__The exercise__
Repeat the listing in full. Nothing may be added or left out.

__Recorded information__

==============================

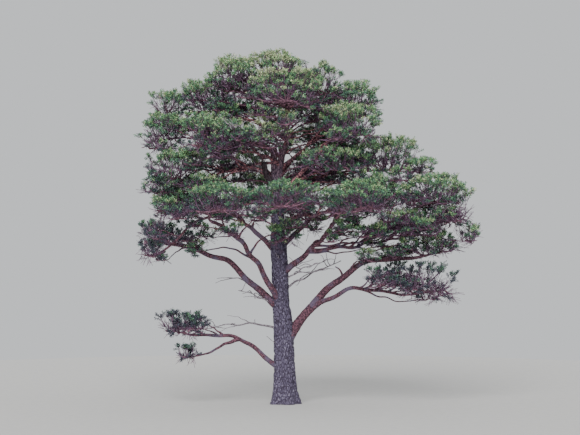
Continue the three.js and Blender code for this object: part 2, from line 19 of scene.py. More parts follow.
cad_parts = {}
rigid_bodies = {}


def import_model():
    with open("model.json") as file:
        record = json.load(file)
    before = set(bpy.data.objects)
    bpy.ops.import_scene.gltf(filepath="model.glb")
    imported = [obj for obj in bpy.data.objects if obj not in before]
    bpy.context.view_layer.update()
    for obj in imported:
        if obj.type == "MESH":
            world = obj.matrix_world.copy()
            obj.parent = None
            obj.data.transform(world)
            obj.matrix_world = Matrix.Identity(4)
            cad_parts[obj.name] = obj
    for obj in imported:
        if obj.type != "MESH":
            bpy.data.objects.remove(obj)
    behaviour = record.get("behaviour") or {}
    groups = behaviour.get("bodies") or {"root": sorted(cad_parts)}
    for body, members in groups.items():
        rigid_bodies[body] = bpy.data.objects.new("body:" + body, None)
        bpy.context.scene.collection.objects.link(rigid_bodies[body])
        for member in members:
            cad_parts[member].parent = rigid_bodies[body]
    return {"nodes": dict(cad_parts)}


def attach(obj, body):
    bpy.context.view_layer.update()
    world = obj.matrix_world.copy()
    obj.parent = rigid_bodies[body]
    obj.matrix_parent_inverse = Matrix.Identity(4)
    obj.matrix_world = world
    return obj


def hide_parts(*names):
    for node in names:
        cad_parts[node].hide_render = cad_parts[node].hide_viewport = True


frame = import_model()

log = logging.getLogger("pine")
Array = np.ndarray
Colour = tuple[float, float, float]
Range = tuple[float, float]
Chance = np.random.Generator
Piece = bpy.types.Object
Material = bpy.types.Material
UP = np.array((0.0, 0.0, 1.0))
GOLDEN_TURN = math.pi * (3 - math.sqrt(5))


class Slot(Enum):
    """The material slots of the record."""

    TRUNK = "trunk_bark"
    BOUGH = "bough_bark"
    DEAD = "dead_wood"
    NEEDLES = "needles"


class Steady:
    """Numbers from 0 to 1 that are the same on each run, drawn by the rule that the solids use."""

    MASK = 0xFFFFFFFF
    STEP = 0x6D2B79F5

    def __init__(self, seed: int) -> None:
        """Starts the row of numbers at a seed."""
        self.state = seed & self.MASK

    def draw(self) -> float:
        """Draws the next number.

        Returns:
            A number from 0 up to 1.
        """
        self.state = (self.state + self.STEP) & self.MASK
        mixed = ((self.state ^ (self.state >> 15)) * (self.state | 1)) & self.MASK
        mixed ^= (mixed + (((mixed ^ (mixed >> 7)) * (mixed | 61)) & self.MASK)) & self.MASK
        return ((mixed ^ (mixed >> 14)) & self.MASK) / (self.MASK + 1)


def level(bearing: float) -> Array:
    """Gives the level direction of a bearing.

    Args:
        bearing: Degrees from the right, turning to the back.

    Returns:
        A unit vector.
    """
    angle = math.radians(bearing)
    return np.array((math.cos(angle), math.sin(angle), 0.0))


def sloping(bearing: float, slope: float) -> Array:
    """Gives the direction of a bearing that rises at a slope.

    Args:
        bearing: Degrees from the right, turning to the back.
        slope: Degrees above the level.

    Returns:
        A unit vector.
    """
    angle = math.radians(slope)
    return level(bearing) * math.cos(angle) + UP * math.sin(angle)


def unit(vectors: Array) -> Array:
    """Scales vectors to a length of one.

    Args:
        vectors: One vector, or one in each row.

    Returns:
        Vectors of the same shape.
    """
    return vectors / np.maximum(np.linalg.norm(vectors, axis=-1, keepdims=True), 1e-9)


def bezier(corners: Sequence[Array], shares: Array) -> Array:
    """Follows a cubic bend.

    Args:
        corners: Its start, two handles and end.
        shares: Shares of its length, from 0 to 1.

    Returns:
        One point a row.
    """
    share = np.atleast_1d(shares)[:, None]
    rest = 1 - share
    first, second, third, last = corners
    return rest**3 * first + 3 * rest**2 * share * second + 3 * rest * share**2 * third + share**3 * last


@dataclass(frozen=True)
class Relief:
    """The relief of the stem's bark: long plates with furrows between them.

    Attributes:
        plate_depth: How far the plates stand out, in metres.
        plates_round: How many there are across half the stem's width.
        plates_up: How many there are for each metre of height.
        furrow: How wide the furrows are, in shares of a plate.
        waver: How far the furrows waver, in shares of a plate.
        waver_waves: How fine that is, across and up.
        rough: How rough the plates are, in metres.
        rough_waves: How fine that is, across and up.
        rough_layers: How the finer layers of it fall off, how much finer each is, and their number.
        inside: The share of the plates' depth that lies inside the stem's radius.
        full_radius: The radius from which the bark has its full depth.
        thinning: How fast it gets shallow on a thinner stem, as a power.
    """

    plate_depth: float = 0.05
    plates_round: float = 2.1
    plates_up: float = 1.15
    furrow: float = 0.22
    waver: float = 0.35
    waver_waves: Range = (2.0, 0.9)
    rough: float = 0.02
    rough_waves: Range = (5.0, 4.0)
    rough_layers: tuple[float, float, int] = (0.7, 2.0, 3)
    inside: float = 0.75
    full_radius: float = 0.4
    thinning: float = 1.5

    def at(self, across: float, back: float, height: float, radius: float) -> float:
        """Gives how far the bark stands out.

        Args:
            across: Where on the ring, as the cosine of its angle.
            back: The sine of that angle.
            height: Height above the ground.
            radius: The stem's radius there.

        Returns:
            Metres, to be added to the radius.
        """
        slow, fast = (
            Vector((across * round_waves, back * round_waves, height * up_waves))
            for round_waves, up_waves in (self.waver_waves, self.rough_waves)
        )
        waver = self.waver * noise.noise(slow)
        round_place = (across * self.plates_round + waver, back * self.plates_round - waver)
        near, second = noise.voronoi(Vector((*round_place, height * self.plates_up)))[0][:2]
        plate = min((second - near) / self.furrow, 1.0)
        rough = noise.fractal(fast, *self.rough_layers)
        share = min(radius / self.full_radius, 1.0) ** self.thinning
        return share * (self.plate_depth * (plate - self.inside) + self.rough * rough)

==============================

__Answer for the task__
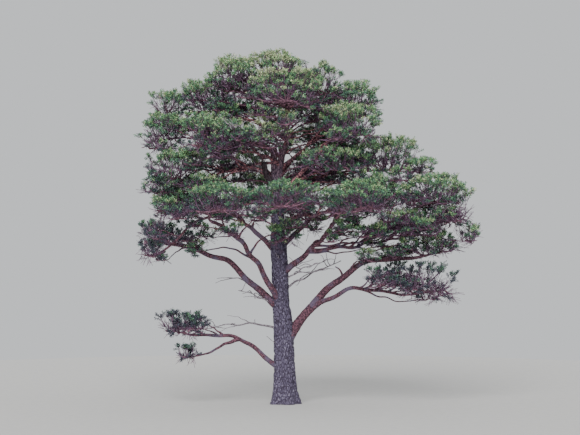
Continue the three.js and Blender code for this object: part 2, from line 19 of scene.py. More parts follow.
cad_parts = {}
rigid_bodies = {}


def import_model():
    with open("model.json") as file:
        record = json.load(file)
    before = set(bpy.data.objects)
    bpy.ops.import_scene.gltf(filepath="model.glb")
    imported = [obj for obj in bpy.data.objects if obj not in before]
    bpy.context.view_layer.update()
    for obj in imported:
        if obj.type == "MESH":
            world = obj.matrix_world.copy()
            obj.parent = None
            obj.data.transform(world)
            obj.matrix_world = Matrix.Identity(4)
            cad_parts[obj.name] = obj
    for obj in imported:
        if obj.type != "MESH":
            bpy.data.objects.remove(obj)
    behaviour = record.get("behaviour") or {}
    groups = behaviour.get("bodies") or {"root": sorted(cad_parts)}
    for body, members in groups.items():
        rigid_bodies[body] = bpy.data.objects.new("body:" + body, None)
        bpy.context.scene.collection.objects.link(rigid_bodies[body])
        for member in members:
            cad_parts[member].parent = rigid_bodies[body]
    return {"nodes": dict(cad_parts)}


def attach(obj, body):
    bpy.context.view_layer.update()
    world = obj.matrix_world.copy()
    obj.parent = rigid_bodies[body]
    obj.matrix_parent_inverse = Matrix.Identity(4)
    obj.matrix_world = world
    return obj


def hide_parts(*names):
    for node in names:
        cad_parts[node].hide_render = cad_parts[node].hide_viewport = True


frame = import_model()

log = logging.getLogger("pine")
Array = np.ndarray
Colour = tuple[float, float, float]
Range = tuple[float, float]
Chance = np.random.Generator
Piece = bpy.types.Object
Material = bpy.types.Material
UP = np.array((0.0, 0.0, 1.0))
GOLDEN_TURN = math.pi * (3 - math.sqrt(5))


class Slot(Enum):
    """The material slots of the record."""

    TRUNK = "trunk_bark"
    BOUGH = "bough_bark"
    DEAD = "dead_wood"
    NEEDLES = "needles"


class Steady:
    """Numbers from 0 to 1 that are the same on each run, drawn by the rule that the solids use."""

    MASK = 0xFFFFFFFF
    STEP = 0x6D2B79F5

    def __init__(self, seed: int) -> None:
        """Starts the row of numbers at a seed."""
        self.state = seed & self.MASK

    def draw(self) -> float:
        """Draws the next number.

        Returns:
            A number from 0 up to 1.
        """
        self.state = (self.state + self.STEP) & self.MASK
        mixed = ((self.state ^ (self.state >> 15)) * (self.state | 1)) & self.MASK
        mixed ^= (mixed + (((mixed ^ (mixed >> 7)) * (mixed | 61)) & self.MASK)) & self.MASK
        return ((mixed ^ (mixed >> 14)) & self.MASK) / (self.MASK + 1)


def level(bearing: float) -> Array:
    """Gives the level direction of a bearing.

    Args:
        bearing: Degrees from the right, turning to the back.

    Returns:
        A unit vector.
    """
    angle = math.radians(bearing)
    return np.array((math.cos(angle), math.sin(angle), 0.0))


def sloping(bearing: float, slope: float) -> Array:
    """Gives the direction of a bearing that rises at a slope.

    Args:
        bearing: Degrees from the right, turning to the back.
        slope: Degrees above the level.

    Returns:
        A unit vector.
    """
    angle = math.radians(slope)
    return level(bearing) * math.cos(angle) + UP * math.sin(angle)


def unit(vectors: Array) -> Array:
    """Scales vectors to a length of one.

    Args:
        vectors: One vector, or one in each row.

    Returns:
        Vectors of the same shape.
    """
    return vectors / np.maximum(np.linalg.norm(vectors, axis=-1, keepdims=True), 1e-9)


def bezier(corners: Sequence[Array], shares: Array) -> Array:
    """Follows a cubic bend.

    Args:
        corners: Its start, two handles and end.
        shares: Shares of its length, from 0 to 1.

    Returns:
        One point a row.
    """
    share = np.atleast_1d(shares)[:, None]
    rest = 1 - share
    first, second, third, last = corners
    return rest**3 * first + 3 * rest**2 * share * second + 3 * rest * share**2 * third + share**3 * last


@dataclass(frozen=True)
class Relief:
    """The relief of the stem's bark: long plates with furrows between them.

    Attributes:
        plate_depth: How far the plates stand out, in metres.
        plates_round: How many there are across half the stem's width.
        plates_up: How many there are for each metre of height.
        furrow: How wide the furrows are, in shares of a plate.
        waver: How far the furrows waver, in shares of a plate.
        waver_waves: How fine that is, across and up.
        rough: How rough the plates are, in metres.
        rough_waves: How fine that is, across and up.
        rough_layers: How the finer layers of it fall off, how much finer each is, and their number.
        inside: The share of the plates' depth that lies inside the stem's radius.
        full_radius: The radius from which the bark has its full depth.
        thinning: How fast it gets shallow on a thinner stem, as a power.
    """

    plate_depth: float = 0.05
    plates_round: float = 2.1
    plates_up: float = 1.15
    furrow: float = 0.22
    waver: float = 0.35
    waver_waves: Range = (2.0, 0.9)
    rough: float = 0.02
    rough_waves: Range = (5.0, 4.0)
    rough_layers: tuple[float, float, int] = (0.7, 2.0, 3)
    inside: float = 0.75
    full_radius: float = 0.4
    thinning: float = 1.5

    def at(self, across: float, back: float, height: float, radius: float) -> float:
        """Gives how far the bark stands out.

        Args:
            across: Where on the ring, as the cosine of its angle.
            back: The sine of that angle.
            height: Height above the ground.
            radius: The stem's radius there.

        Returns:
            Metres, to be added to the radius.
        """
        slow, fast = (
            Vector((across * round_waves, back * round_waves, height * up_waves))
            for round_waves, up_waves in (self.waver_waves, self.rough_waves)
        )
        waver = self.waver * noise.noise(slow)
        round_place = (across * self.plates_round + waver, back * self.plates_round - waver)
        near, second = noise.voronoi(Vector((*round_place, height * self.plates_up)))[0][:2]
        plate = min((second - near) / self.furrow, 1.0)
        rough = noise.fractal(fast, *self.rough_layers)
        share = min(radius / self.full_radius, 1.0) ** self.thinning
        return share * (self.plate_depth * (plate - self.inside) + self.rough * rough)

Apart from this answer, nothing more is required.